## [WHAT TO PRODUCE]
Reproduce precisely the lines between the start of the data below and the line with "return plate.cut(dish).fuse(spigot)", both included.

## [DATA SHOWN]
--

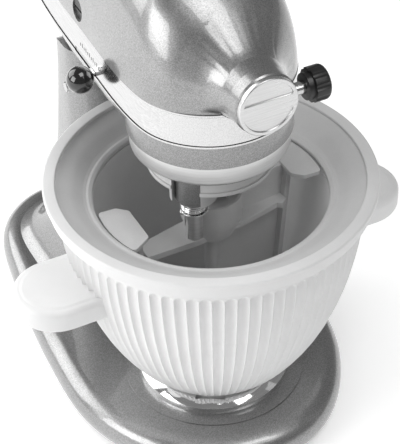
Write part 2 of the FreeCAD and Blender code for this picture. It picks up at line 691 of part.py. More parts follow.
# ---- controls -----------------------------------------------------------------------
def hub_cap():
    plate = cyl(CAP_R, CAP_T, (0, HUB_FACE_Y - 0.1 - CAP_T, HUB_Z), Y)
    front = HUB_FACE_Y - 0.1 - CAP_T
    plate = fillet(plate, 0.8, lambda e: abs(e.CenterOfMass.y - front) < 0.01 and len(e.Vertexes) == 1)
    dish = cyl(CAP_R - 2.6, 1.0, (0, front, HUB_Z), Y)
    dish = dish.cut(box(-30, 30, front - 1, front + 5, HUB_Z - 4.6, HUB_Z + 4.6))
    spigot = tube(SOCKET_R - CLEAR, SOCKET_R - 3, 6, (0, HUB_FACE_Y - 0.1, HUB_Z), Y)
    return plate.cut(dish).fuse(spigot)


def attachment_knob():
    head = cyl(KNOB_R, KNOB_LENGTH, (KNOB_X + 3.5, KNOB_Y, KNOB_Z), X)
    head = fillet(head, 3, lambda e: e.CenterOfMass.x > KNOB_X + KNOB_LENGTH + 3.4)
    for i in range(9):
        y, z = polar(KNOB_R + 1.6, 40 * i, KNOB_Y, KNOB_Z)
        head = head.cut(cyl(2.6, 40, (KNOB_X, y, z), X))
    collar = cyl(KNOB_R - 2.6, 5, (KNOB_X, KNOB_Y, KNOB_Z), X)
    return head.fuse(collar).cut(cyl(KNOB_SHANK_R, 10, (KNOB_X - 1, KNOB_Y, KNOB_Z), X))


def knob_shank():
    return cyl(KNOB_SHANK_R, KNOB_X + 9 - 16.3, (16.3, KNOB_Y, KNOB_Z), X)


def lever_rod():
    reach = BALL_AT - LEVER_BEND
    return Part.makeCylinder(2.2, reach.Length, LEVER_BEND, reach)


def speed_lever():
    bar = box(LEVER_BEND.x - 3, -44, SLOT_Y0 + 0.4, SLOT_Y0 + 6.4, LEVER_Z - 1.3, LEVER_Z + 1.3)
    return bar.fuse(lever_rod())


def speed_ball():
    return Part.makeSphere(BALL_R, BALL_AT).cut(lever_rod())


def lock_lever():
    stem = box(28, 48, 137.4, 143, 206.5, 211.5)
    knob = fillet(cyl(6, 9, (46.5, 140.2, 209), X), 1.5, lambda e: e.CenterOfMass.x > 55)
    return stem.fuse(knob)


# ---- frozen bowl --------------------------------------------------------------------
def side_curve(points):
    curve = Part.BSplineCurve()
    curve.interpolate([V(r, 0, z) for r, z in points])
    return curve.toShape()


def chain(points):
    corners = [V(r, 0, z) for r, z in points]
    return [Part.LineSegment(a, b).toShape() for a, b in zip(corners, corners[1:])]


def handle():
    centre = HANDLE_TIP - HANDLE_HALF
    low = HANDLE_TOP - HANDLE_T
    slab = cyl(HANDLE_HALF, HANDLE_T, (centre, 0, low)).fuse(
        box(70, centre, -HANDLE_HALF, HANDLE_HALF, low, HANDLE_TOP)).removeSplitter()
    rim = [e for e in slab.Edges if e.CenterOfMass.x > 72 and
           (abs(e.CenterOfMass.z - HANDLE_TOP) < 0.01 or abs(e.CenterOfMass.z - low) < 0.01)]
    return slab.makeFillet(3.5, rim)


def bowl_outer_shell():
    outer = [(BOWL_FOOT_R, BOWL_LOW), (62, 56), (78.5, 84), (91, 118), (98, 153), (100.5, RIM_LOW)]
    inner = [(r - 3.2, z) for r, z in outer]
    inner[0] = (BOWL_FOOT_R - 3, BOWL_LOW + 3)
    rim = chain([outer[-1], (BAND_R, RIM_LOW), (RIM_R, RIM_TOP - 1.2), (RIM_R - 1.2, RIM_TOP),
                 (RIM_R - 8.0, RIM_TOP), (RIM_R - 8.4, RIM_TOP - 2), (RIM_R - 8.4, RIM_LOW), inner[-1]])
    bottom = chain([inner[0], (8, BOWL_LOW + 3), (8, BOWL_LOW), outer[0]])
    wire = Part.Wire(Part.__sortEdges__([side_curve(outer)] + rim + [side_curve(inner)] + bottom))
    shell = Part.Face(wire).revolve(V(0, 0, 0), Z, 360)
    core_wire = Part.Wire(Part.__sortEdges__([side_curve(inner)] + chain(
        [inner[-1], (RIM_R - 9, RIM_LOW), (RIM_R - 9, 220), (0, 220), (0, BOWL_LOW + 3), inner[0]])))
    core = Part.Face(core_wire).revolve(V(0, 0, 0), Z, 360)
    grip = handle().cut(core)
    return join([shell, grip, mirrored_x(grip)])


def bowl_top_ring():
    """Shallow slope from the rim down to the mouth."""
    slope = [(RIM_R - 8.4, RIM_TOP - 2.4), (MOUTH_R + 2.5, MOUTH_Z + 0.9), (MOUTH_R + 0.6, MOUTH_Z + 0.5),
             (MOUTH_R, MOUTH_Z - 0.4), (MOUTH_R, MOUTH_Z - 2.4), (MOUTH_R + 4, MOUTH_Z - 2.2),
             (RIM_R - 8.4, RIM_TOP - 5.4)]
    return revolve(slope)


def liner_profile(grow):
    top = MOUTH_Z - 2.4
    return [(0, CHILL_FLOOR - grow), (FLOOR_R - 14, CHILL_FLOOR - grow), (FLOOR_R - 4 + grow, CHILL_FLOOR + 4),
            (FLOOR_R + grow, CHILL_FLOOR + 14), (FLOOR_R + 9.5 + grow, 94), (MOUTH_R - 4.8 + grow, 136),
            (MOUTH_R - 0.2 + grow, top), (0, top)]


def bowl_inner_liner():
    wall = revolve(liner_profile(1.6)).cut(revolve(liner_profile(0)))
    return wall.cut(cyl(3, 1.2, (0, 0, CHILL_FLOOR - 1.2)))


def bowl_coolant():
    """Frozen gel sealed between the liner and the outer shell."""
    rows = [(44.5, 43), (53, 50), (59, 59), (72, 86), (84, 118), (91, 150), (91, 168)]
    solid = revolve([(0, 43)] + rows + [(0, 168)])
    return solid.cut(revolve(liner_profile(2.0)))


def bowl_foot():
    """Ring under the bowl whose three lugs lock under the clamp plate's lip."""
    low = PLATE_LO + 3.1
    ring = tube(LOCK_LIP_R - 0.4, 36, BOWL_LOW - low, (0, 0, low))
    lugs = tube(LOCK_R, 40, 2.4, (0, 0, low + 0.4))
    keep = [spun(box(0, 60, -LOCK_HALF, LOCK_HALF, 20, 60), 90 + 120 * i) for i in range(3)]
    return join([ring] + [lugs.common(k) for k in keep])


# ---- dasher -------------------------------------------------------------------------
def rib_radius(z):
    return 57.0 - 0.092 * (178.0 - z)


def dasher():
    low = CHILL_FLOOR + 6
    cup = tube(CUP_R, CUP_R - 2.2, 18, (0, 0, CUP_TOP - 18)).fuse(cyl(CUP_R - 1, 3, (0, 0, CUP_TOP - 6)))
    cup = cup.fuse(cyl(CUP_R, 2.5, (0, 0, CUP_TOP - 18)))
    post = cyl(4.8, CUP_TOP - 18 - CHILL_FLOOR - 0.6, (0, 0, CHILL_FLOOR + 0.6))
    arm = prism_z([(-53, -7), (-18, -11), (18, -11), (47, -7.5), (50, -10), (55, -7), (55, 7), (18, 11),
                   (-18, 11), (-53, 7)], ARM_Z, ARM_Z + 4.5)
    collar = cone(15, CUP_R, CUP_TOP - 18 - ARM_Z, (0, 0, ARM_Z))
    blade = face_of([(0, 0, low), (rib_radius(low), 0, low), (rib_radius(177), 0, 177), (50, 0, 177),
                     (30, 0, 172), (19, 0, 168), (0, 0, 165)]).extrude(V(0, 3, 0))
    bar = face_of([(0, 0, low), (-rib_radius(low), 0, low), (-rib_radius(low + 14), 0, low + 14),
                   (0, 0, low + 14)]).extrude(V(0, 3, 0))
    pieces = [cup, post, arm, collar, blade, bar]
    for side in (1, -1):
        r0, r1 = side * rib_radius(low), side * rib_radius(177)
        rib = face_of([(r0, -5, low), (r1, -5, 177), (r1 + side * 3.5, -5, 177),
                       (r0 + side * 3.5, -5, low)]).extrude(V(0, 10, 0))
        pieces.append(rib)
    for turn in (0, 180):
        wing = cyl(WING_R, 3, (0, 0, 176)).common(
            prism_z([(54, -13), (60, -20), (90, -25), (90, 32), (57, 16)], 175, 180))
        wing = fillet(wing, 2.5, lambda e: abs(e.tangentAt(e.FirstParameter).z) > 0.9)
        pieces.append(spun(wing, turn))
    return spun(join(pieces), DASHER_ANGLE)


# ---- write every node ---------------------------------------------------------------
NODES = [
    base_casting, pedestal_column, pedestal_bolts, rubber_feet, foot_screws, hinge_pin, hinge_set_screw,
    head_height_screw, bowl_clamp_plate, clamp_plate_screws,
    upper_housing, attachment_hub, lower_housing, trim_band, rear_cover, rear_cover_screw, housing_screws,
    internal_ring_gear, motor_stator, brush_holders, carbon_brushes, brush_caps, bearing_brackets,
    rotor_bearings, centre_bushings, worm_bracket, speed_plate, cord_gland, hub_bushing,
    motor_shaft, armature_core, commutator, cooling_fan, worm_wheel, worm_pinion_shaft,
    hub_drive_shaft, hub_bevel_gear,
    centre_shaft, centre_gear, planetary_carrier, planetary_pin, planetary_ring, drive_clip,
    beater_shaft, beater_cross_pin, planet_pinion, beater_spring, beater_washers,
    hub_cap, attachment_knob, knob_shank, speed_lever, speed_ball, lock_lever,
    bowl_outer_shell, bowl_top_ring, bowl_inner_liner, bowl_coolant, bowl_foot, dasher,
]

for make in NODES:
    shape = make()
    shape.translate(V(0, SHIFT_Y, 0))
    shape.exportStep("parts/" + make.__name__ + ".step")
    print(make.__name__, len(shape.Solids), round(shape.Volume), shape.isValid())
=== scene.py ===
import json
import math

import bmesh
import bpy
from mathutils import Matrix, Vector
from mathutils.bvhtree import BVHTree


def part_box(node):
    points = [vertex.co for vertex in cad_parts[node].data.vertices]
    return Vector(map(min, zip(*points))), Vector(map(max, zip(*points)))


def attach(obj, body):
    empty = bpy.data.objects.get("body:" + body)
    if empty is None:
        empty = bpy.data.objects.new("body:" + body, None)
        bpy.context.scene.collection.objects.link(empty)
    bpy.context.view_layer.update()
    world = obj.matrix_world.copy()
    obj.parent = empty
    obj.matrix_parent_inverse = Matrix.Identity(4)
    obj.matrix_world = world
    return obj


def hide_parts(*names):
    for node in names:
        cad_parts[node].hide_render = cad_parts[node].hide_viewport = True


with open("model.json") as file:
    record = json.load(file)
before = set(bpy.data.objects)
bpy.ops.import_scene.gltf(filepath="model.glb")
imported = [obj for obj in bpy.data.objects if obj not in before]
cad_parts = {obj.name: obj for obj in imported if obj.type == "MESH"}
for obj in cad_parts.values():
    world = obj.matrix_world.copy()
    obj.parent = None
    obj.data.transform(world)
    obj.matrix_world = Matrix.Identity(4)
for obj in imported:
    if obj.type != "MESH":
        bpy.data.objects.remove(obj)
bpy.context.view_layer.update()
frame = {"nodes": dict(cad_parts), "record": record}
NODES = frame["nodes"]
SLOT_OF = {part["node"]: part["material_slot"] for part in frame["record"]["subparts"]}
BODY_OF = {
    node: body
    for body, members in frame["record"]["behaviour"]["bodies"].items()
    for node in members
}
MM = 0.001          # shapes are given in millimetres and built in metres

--

## [THE RESPONSE]
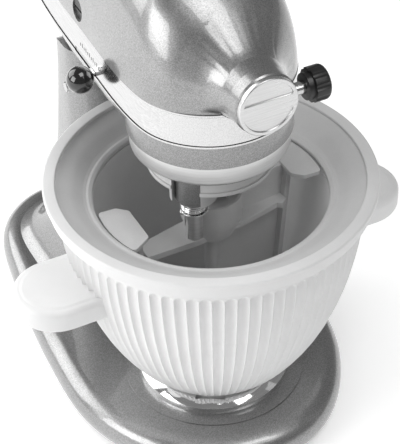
Write part 2 of the FreeCAD and Blender code for this picture. It picks up at line 691 of part.py. More parts follow.
# ---- controls -----------------------------------------------------------------------
def hub_cap():
    plate = cyl(CAP_R, CAP_T, (0, HUB_FACE_Y - 0.1 - CAP_T, HUB_Z), Y)
    front = HUB_FACE_Y - 0.1 - CAP_T
    plate = fillet(plate, 0.8, lambda e: abs(e.CenterOfMass.y - front) < 0.01 and len(e.Vertexes) == 1)
    dish = cyl(CAP_R - 2.6, 1.0, (0, front, HUB_Z), Y)
    dish = dish.cut(box(-30, 30, front - 1, front + 5, HUB_Z - 4.6, HUB_Z + 4.6))
    spigot = tube(SOCKET_R - CLEAR, SOCKET_R - 3, 6, (0, HUB_FACE_Y - 0.1, HUB_Z), Y)
    return plate.cut(dish).fuse(spigot)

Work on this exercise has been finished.